• **Modeling code records**
'''

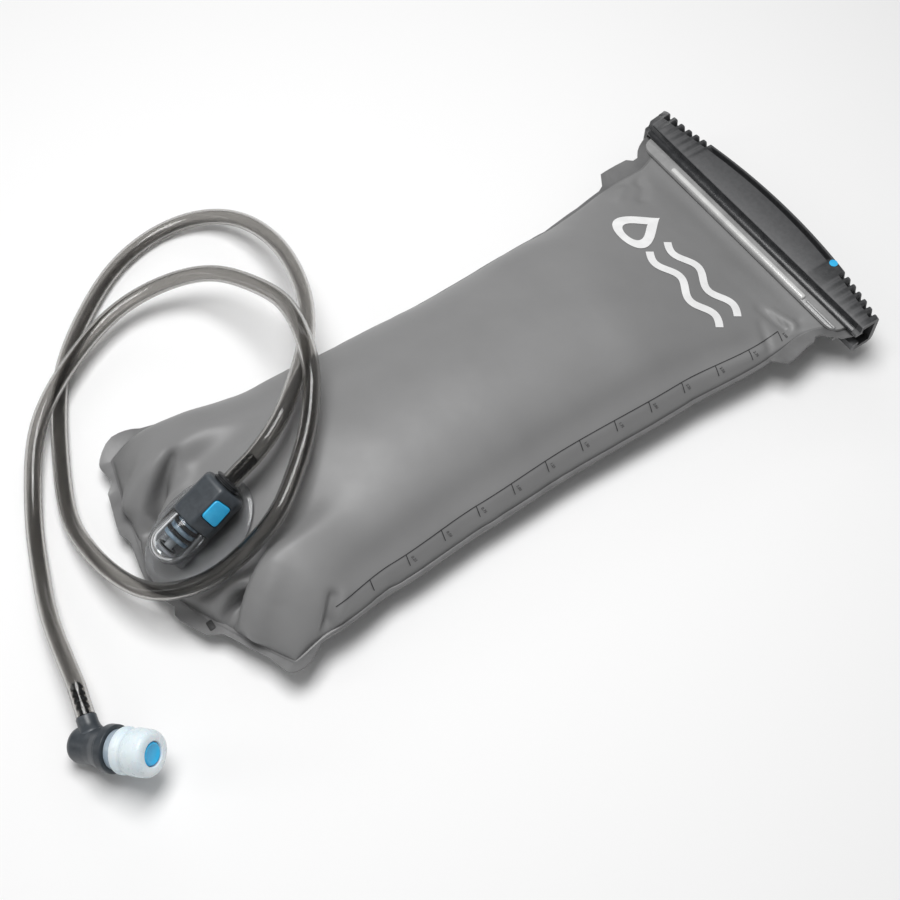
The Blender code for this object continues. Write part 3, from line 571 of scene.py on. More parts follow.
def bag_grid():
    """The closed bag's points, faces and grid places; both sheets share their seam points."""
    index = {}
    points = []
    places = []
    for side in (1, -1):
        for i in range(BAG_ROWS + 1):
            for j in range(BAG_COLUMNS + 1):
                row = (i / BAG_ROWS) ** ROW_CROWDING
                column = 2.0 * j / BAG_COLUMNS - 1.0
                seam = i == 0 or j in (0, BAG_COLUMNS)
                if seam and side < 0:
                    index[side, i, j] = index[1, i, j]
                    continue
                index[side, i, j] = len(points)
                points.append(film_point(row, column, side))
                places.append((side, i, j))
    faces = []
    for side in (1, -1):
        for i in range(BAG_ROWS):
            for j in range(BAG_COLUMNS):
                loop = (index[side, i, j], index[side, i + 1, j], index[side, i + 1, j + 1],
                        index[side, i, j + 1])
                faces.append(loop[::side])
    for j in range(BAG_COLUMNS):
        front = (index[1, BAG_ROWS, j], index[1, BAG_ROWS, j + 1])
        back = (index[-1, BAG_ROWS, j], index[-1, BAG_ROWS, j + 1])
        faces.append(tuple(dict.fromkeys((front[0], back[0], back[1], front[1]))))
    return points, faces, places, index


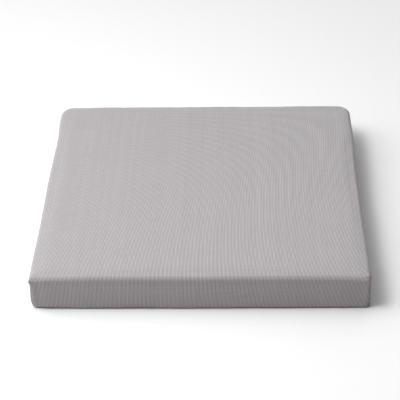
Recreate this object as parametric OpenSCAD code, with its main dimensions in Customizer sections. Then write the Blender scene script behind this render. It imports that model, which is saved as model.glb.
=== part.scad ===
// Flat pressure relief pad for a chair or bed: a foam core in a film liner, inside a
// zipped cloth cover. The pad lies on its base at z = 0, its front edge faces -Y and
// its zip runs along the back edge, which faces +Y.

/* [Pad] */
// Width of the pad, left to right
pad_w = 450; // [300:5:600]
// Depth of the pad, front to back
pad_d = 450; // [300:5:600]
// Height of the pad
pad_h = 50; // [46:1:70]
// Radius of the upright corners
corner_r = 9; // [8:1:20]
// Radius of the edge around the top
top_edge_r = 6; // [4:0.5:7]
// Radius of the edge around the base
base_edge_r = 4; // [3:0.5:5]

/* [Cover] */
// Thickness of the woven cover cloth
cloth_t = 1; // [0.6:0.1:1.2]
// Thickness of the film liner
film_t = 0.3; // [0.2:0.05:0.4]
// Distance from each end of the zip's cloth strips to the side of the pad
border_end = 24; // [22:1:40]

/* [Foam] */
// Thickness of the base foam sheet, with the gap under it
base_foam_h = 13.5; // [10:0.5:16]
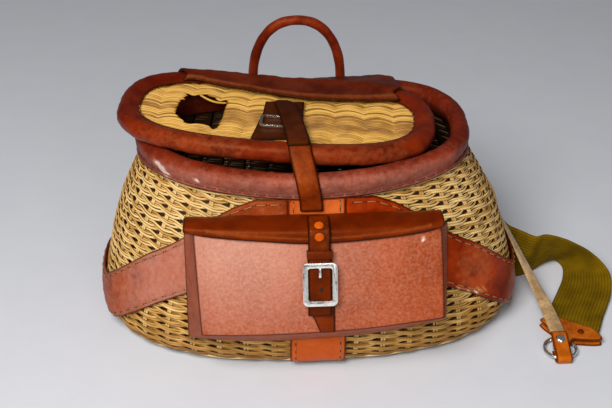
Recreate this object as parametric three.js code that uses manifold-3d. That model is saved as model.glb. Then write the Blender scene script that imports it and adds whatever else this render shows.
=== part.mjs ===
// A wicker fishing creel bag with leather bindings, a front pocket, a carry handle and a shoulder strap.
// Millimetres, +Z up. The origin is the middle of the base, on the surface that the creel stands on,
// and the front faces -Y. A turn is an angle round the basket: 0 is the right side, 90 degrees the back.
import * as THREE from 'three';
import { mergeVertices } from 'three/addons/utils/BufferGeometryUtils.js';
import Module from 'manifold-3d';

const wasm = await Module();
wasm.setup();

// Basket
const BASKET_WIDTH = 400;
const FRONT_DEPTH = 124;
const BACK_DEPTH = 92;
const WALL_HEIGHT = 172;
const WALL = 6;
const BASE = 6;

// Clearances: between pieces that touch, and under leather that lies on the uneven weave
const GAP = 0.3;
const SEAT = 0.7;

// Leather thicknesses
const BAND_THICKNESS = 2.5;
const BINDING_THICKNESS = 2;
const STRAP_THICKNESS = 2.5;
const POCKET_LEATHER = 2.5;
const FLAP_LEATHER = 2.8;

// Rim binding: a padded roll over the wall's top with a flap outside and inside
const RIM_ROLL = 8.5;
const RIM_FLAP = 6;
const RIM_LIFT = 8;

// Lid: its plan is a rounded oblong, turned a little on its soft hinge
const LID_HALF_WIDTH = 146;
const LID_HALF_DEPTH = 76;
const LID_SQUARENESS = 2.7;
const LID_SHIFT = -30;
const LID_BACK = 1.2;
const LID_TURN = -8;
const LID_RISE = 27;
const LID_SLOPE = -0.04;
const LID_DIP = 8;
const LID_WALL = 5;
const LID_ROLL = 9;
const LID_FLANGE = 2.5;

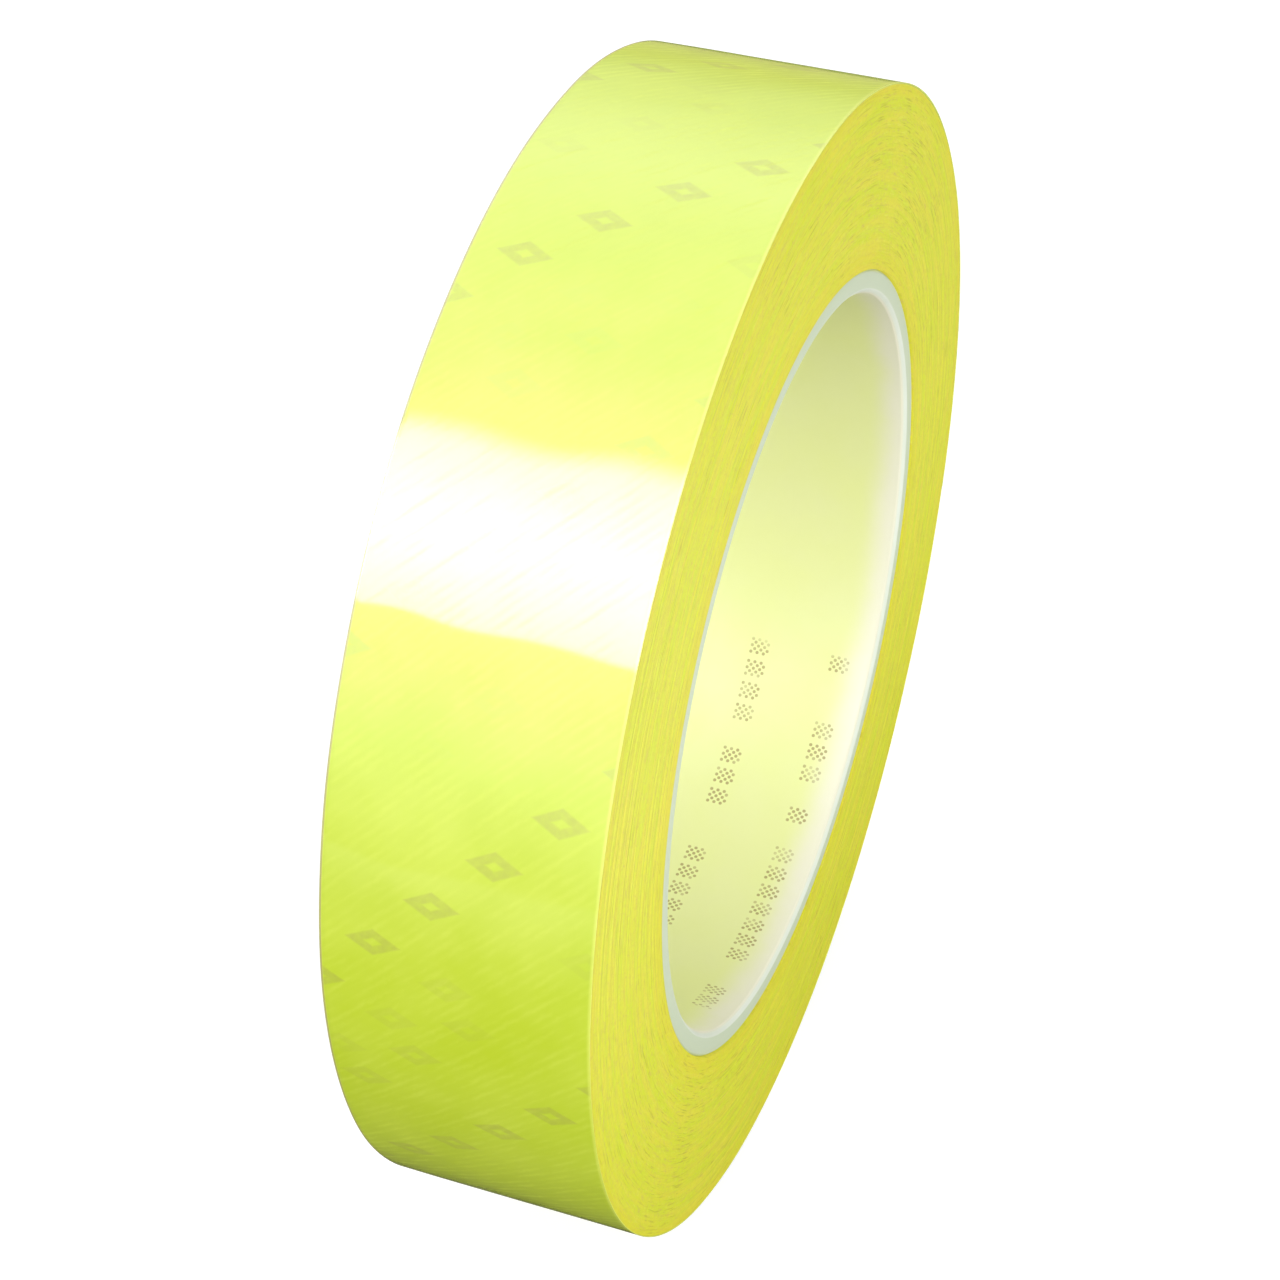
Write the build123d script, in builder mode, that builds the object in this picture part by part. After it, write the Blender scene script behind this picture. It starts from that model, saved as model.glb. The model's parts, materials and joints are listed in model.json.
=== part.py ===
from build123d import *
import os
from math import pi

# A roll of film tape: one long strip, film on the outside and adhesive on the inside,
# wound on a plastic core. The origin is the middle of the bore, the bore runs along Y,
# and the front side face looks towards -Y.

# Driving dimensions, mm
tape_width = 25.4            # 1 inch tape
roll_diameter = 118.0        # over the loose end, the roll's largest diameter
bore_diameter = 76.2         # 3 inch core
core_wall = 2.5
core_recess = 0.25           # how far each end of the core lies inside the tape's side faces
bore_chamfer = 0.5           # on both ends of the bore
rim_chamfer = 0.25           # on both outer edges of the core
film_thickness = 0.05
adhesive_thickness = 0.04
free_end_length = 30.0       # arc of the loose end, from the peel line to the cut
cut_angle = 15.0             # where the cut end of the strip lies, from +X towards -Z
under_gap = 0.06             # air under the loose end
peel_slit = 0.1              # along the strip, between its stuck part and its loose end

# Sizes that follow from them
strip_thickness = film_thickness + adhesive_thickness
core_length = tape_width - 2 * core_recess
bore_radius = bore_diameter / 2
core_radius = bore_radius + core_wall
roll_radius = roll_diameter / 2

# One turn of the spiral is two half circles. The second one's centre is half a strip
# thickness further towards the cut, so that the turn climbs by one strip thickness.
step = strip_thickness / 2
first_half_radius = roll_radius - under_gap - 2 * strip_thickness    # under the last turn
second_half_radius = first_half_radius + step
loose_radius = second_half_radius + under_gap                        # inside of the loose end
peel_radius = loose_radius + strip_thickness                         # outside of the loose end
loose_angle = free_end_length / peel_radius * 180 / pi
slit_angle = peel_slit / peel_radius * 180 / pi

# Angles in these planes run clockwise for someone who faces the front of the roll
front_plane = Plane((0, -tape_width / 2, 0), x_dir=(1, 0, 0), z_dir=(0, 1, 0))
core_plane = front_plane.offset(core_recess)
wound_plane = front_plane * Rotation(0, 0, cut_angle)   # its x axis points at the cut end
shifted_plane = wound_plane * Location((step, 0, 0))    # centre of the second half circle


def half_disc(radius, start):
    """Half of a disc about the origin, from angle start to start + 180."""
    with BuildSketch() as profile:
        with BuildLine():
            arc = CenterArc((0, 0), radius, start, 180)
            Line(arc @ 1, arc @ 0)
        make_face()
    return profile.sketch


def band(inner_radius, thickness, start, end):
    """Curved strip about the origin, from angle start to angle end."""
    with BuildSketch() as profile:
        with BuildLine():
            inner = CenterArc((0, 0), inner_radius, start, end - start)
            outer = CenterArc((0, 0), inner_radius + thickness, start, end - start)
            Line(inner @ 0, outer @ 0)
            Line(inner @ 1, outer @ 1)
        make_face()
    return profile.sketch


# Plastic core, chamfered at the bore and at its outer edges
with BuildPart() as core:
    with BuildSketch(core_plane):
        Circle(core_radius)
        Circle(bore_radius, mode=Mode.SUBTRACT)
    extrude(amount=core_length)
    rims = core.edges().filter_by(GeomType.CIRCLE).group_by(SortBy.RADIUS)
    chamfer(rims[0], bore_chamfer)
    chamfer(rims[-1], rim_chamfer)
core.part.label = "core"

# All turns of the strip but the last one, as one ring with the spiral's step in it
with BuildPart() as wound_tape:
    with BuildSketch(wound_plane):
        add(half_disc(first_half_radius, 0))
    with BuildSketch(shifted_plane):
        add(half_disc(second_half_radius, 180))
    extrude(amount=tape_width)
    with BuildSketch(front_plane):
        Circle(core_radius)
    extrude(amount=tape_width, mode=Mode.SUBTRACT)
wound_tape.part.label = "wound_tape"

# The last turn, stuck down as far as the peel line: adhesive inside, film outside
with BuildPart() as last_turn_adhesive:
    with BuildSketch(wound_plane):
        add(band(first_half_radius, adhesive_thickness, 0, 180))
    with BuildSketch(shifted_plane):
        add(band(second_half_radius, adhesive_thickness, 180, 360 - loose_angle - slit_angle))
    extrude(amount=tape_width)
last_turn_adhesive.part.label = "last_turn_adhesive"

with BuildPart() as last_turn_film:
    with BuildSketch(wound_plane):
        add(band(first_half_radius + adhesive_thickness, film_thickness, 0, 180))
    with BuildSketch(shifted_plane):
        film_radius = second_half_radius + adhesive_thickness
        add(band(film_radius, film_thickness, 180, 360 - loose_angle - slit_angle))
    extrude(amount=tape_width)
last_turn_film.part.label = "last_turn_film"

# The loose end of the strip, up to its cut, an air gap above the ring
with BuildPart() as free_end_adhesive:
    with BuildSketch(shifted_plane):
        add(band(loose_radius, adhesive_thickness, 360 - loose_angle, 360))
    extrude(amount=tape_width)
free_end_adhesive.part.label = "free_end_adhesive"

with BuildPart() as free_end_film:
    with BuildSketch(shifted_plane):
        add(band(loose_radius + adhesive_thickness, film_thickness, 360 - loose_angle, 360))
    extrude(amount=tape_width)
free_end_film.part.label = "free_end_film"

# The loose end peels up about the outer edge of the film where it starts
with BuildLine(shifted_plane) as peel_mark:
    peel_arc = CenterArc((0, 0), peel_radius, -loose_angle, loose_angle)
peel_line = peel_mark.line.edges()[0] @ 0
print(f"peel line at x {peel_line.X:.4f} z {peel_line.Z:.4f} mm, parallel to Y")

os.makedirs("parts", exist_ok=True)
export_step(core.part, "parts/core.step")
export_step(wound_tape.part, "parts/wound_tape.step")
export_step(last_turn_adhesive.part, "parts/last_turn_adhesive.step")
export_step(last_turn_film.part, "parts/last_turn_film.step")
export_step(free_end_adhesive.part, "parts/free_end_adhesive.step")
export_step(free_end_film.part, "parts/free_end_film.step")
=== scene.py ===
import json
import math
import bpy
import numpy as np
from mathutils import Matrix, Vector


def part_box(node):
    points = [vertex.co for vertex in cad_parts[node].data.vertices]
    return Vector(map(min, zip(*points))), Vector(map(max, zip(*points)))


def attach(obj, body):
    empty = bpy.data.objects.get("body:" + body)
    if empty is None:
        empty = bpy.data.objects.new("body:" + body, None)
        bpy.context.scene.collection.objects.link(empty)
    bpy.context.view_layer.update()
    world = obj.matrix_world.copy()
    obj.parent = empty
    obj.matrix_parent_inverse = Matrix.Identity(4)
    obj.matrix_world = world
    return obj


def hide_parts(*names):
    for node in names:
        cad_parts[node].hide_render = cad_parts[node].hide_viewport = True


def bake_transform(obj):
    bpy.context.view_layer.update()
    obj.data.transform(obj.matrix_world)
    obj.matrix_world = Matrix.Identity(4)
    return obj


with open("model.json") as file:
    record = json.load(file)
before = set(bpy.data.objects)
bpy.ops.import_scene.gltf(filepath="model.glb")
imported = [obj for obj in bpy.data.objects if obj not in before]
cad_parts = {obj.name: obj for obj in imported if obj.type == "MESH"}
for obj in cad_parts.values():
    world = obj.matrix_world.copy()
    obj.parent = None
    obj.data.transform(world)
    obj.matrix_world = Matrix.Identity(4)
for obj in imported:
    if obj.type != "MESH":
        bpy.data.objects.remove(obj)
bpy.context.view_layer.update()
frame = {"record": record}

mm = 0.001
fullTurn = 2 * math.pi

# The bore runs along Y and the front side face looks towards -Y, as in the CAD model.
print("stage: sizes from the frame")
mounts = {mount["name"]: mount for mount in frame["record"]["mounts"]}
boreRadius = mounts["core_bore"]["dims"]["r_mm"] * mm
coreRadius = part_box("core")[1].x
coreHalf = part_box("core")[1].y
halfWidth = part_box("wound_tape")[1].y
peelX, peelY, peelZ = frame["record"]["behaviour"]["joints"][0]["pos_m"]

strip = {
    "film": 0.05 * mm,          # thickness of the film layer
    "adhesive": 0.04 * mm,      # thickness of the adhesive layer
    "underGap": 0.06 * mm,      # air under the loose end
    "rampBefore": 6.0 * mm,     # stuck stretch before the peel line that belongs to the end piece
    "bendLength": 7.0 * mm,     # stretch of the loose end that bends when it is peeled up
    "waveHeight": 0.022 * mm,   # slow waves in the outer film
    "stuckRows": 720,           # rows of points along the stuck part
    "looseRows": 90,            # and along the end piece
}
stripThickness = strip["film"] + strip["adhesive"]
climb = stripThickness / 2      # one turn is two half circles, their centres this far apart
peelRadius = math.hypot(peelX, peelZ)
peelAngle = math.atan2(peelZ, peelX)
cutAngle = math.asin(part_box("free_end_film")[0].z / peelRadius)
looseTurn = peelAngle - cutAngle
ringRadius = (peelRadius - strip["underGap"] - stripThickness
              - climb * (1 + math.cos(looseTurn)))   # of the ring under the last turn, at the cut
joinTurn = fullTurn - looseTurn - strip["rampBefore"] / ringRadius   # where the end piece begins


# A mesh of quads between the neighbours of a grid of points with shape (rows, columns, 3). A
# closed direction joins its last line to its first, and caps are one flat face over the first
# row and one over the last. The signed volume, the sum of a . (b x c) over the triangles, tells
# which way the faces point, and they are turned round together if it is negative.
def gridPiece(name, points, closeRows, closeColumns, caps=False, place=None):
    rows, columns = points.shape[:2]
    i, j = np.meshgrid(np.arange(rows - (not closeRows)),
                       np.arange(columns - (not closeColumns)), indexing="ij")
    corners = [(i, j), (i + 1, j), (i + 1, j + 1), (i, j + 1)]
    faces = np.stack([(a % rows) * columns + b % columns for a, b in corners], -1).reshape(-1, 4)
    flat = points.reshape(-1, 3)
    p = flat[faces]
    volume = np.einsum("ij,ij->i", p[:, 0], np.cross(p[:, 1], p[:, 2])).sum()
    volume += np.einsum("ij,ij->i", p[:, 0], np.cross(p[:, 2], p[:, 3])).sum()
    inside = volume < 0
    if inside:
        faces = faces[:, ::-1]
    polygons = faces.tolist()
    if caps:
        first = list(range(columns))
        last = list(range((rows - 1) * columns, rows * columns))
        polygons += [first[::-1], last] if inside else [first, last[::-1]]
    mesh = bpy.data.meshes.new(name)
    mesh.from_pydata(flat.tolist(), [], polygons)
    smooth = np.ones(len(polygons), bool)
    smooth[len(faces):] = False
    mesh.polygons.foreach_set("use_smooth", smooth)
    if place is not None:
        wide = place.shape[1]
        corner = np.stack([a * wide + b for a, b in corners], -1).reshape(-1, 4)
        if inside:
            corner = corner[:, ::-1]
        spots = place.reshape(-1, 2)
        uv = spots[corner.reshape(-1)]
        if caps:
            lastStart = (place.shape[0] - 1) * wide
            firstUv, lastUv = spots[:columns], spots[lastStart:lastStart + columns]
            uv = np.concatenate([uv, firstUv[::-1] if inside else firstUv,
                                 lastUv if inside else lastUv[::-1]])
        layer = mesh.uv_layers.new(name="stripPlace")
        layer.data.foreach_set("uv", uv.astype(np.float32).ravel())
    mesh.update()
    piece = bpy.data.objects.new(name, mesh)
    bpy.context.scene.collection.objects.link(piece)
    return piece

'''

• **Problem requirements**
Write down exactly the span of lines above from the one containing "# The loose end peels" to the one containing "for node in", both ends included.

• **Output below**
# The loose end peels up about the outer edge of the film where it starts
with BuildLine(shifted_plane) as peel_mark:
    peel_arc = CenterArc((0, 0), peel_radius, -loose_angle, loose_angle)
peel_line = peel_mark.line.edges()[0] @ 0
print(f"peel line at x {peel_line.X:.4f} z {peel_line.Z:.4f} mm, parallel to Y")

os.makedirs("parts", exist_ok=True)
export_step(core.part, "parts/core.step")
export_step(wound_tape.part, "parts/wound_tape.step")
export_step(last_turn_adhesive.part, "parts/last_turn_adhesive.step")
export_step(last_turn_film.part, "parts/last_turn_film.step")
export_step(free_end_adhesive.part, "parts/free_end_adhesive.step")
export_step(free_end_film.part, "parts/free_end_film.step")
=== scene.py ===
import json
import math
import bpy
import numpy as np
from mathutils import Matrix, Vector


def part_box(node):
    points = [vertex.co for vertex in cad_parts[node].data.vertices]
    return Vector(map(min, zip(*points))), Vector(map(max, zip(*points)))


def attach(obj, body):
    empty = bpy.data.objects.get("body:" + body)
    if empty is None:
        empty = bpy.data.objects.new("body:" + body, None)
        bpy.context.scene.collection.objects.link(empty)
    bpy.context.view_layer.update()
    world = obj.matrix_world.copy()
    obj.parent = empty
    obj.matrix_parent_inverse = Matrix.Identity(4)
    obj.matrix_world = world
    return obj


def hide_parts(*names):
    for node in names:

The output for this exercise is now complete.